• **WHAT NEEDS TO BE DONE**
Begin at the line that contains "imported = [obj", stop after the line that contains "FIRST_TIP = 0.44 * MM", and reproduce only that span, unaltered.
──────────
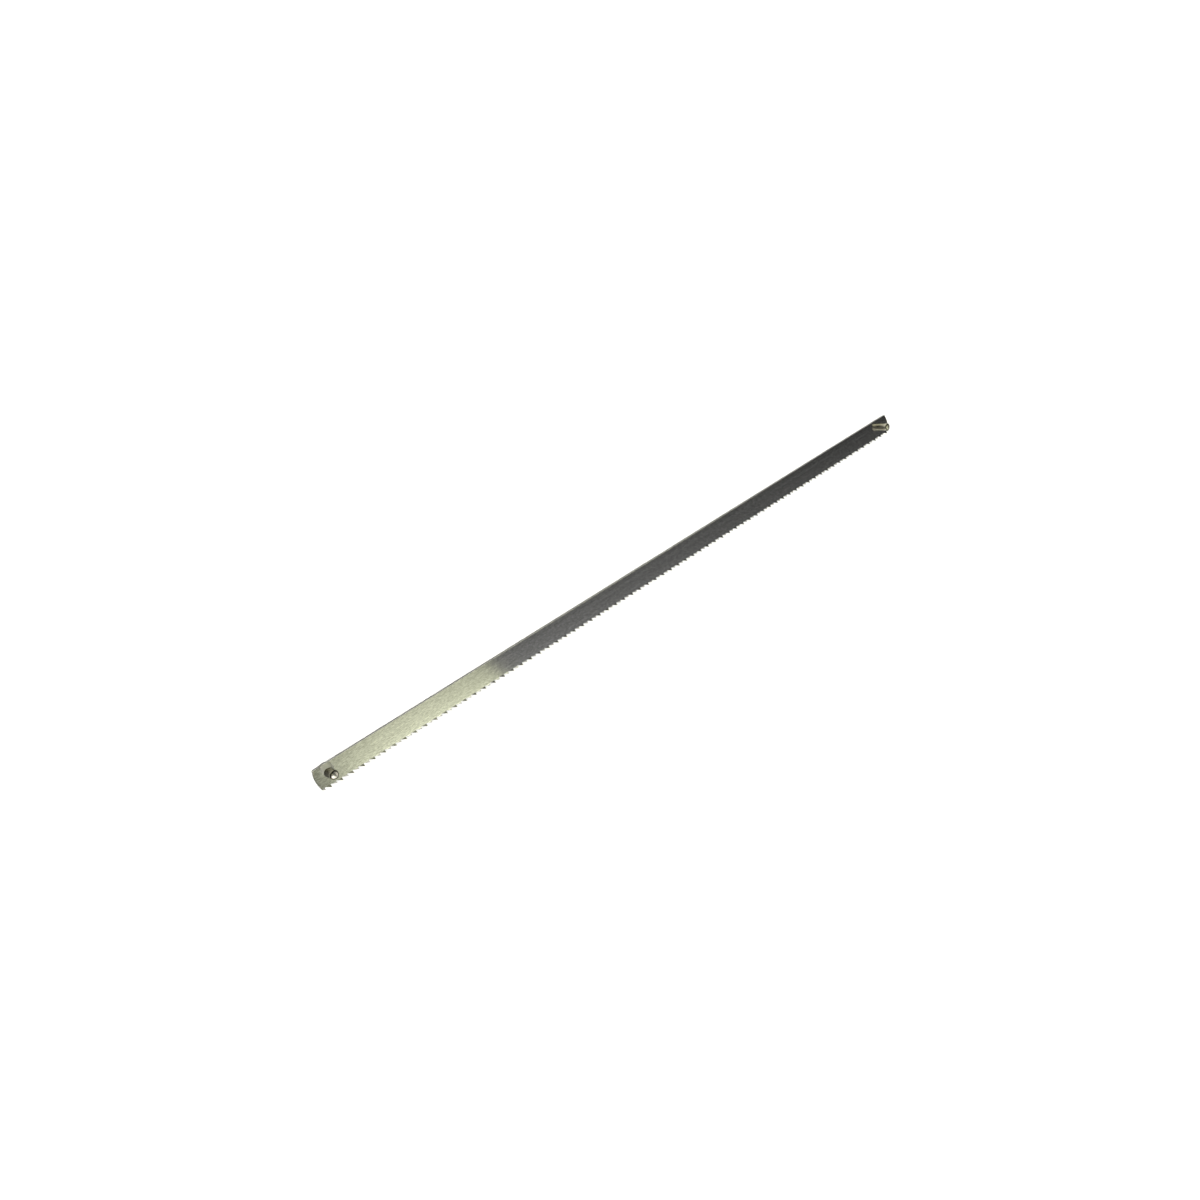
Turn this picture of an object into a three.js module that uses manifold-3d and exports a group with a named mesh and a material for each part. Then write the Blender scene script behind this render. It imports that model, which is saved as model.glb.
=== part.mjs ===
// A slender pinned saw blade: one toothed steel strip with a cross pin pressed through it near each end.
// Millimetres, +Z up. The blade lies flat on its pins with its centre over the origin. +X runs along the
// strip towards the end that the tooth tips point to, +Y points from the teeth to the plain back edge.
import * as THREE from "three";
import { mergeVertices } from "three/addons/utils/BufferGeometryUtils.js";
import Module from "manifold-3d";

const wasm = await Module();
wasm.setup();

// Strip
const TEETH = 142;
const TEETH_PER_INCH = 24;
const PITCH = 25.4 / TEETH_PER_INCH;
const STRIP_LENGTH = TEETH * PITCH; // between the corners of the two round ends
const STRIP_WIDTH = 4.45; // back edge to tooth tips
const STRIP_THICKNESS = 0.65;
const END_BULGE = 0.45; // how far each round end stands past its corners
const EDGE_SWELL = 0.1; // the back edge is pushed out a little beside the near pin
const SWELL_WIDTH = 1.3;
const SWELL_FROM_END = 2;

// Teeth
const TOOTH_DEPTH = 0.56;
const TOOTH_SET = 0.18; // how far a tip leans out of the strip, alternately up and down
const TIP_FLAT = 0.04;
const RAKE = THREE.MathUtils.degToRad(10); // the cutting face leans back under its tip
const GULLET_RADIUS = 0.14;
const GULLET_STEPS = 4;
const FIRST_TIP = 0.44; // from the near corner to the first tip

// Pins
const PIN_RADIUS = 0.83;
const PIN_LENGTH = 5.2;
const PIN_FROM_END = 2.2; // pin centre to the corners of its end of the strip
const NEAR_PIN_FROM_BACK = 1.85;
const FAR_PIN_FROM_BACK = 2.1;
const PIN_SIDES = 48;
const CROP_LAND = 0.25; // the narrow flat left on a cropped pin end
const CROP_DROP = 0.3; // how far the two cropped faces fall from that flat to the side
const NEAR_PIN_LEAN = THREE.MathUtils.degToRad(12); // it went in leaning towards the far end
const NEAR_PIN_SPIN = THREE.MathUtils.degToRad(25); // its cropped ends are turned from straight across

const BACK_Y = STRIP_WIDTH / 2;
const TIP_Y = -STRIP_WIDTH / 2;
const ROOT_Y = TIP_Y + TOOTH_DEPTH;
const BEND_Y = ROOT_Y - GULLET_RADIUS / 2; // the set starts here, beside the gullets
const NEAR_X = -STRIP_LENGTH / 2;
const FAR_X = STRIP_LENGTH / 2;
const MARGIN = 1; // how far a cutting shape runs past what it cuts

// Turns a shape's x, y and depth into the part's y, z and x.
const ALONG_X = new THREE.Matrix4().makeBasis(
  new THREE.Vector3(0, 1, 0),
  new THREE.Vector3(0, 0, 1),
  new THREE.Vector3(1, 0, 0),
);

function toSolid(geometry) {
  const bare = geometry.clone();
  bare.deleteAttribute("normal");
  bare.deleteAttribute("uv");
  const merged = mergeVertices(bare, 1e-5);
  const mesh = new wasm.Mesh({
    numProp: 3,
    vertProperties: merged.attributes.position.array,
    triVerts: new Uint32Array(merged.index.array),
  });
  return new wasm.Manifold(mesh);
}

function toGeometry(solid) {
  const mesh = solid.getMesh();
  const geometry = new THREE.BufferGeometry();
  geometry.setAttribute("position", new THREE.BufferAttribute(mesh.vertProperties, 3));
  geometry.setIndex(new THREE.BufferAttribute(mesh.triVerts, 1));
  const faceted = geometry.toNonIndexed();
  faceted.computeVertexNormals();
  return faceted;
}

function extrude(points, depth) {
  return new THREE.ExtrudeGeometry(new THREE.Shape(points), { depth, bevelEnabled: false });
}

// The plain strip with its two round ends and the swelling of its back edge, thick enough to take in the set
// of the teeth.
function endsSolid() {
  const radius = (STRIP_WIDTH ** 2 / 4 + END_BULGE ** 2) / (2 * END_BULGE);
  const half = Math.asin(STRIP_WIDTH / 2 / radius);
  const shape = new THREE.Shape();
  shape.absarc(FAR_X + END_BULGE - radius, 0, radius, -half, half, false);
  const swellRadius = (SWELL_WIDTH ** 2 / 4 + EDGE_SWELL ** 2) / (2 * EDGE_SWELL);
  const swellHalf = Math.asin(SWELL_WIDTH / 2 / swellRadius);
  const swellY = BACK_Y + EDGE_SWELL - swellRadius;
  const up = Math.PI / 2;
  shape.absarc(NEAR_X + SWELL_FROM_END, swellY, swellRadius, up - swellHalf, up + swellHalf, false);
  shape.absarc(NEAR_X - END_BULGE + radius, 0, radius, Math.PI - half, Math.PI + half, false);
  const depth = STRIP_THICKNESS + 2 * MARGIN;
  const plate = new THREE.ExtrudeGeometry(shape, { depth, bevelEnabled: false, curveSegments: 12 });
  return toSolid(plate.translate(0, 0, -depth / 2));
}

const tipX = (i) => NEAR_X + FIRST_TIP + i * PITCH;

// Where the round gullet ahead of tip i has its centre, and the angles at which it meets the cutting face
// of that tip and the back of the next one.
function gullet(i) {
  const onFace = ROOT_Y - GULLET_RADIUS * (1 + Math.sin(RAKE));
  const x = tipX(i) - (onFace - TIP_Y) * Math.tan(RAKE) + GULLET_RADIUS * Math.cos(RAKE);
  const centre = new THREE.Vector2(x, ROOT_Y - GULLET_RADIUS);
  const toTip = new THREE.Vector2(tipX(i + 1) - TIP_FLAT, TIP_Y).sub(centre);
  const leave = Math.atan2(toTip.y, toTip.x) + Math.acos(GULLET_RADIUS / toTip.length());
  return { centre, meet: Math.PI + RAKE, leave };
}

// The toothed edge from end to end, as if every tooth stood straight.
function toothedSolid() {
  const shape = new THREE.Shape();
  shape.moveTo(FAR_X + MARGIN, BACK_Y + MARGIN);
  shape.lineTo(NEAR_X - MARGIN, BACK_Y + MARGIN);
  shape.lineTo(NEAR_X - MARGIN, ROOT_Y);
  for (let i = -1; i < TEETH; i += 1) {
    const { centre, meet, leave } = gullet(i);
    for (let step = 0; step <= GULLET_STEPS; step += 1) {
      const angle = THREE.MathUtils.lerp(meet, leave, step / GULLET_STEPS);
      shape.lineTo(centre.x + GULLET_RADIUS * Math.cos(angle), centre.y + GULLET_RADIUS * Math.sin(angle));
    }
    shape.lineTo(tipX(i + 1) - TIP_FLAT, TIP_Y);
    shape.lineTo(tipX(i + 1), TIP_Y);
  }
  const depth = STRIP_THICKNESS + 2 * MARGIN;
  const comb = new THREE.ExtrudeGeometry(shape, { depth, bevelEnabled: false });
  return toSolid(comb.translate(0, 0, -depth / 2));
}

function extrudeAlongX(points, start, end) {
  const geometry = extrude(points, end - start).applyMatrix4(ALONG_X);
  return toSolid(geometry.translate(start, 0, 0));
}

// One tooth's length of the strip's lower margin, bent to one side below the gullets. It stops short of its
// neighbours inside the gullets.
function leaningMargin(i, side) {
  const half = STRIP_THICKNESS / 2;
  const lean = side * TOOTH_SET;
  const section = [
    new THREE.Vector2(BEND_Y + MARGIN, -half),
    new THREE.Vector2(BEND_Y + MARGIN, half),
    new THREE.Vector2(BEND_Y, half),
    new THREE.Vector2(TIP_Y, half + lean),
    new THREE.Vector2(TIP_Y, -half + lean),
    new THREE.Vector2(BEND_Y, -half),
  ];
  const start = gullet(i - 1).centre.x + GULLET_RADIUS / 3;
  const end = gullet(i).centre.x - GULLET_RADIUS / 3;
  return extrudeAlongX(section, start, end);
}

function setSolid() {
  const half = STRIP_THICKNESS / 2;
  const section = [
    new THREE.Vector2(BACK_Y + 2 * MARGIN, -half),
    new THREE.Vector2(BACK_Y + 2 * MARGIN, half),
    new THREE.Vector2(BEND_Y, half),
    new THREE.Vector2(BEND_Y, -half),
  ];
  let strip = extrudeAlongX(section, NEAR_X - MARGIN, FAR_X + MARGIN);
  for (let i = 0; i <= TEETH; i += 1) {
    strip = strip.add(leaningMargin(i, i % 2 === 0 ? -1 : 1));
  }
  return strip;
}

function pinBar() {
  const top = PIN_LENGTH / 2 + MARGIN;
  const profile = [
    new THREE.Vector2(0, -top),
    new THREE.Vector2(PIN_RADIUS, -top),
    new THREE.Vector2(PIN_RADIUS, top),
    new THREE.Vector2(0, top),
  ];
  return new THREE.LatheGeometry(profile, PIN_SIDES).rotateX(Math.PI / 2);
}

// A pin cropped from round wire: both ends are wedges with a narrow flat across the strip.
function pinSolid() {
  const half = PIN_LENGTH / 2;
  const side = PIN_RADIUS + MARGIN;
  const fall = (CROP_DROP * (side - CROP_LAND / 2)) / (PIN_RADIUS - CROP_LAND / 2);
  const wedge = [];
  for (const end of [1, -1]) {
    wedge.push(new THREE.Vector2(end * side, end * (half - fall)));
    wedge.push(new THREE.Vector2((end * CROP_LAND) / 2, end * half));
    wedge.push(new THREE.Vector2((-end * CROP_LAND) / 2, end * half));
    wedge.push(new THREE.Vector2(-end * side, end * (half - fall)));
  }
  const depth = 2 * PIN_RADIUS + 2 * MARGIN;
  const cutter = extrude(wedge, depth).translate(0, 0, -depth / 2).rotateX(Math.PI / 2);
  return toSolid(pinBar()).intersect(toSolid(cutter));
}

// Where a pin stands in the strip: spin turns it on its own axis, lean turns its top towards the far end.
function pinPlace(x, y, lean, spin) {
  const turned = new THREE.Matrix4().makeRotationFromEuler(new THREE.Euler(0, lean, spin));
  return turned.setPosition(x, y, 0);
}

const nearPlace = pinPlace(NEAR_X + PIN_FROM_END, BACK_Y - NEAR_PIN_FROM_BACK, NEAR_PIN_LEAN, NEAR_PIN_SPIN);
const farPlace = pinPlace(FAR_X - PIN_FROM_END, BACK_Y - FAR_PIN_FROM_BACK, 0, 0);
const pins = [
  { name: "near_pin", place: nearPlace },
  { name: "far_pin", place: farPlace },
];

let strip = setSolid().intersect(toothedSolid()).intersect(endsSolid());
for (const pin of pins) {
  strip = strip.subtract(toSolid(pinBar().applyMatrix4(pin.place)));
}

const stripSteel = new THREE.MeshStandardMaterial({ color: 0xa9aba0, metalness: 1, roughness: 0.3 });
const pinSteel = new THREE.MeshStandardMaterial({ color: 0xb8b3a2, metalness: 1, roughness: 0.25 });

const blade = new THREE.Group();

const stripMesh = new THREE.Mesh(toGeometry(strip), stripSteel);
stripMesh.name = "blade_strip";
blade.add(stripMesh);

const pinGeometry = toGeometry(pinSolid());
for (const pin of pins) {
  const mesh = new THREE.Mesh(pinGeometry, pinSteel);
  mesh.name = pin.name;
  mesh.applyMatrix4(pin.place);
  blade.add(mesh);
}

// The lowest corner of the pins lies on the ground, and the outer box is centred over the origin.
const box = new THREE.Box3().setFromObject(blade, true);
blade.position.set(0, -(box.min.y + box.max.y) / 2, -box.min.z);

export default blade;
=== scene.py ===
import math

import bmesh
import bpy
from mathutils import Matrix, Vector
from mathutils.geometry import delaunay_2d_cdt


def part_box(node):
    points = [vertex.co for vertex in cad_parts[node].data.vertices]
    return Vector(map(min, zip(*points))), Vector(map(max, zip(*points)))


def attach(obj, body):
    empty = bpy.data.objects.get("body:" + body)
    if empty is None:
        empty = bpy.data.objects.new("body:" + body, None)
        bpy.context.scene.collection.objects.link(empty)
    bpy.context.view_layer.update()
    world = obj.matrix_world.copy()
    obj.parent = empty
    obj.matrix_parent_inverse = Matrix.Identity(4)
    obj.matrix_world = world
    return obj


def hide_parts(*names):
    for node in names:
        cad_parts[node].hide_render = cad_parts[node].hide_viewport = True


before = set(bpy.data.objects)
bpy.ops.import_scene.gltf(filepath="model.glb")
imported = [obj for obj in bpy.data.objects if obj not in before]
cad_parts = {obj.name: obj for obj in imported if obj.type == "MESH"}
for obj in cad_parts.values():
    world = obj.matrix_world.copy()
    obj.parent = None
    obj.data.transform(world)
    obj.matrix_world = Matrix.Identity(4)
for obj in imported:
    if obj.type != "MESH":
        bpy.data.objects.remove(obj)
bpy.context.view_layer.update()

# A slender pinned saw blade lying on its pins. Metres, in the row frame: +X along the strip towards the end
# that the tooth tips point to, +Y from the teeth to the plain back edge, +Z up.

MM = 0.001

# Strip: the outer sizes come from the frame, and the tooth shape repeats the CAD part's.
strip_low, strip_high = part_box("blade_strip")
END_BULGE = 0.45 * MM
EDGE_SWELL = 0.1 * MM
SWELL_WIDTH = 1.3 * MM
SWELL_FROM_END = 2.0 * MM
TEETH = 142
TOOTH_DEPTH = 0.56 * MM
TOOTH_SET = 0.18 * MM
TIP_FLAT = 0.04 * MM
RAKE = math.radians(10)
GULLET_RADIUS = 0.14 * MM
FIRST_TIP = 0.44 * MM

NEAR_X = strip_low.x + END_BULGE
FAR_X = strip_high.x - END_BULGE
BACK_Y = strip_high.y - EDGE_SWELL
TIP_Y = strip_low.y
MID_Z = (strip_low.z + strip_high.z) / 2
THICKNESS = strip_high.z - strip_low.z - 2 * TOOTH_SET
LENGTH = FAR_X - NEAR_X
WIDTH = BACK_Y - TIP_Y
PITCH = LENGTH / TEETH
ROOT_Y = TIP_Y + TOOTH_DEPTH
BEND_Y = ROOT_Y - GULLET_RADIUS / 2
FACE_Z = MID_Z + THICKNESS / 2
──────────
• **WRITTEN ANSWER**
imported = [obj for obj in bpy.data.objects if obj not in before]
cad_parts = {obj.name: obj for obj in imported if obj.type == "MESH"}
for obj in cad_parts.values():
    world = obj.matrix_world.copy()
    obj.parent = None
    obj.data.transform(world)
    obj.matrix_world = Matrix.Identity(4)
for obj in imported:
    if obj.type != "MESH":
        bpy.data.objects.remove(obj)
bpy.context.view_layer.update()

# A slender pinned saw blade lying on its pins. Metres, in the row frame: +X along the strip towards the end
# that the tooth tips point to, +Y from the teeth to the plain back edge, +Z up.

MM = 0.001

# Strip: the outer sizes come from the frame, and the tooth shape repeats the CAD part's.
strip_low, strip_high = part_box("blade_strip")
END_BULGE = 0.45 * MM
EDGE_SWELL = 0.1 * MM
SWELL_WIDTH = 1.3 * MM
SWELL_FROM_END = 2.0 * MM
TEETH = 142
TOOTH_DEPTH = 0.56 * MM
TOOTH_SET = 0.18 * MM
TIP_FLAT = 0.04 * MM
RAKE = math.radians(10)
GULLET_RADIUS = 0.14 * MM
FIRST_TIP = 0.44 * MM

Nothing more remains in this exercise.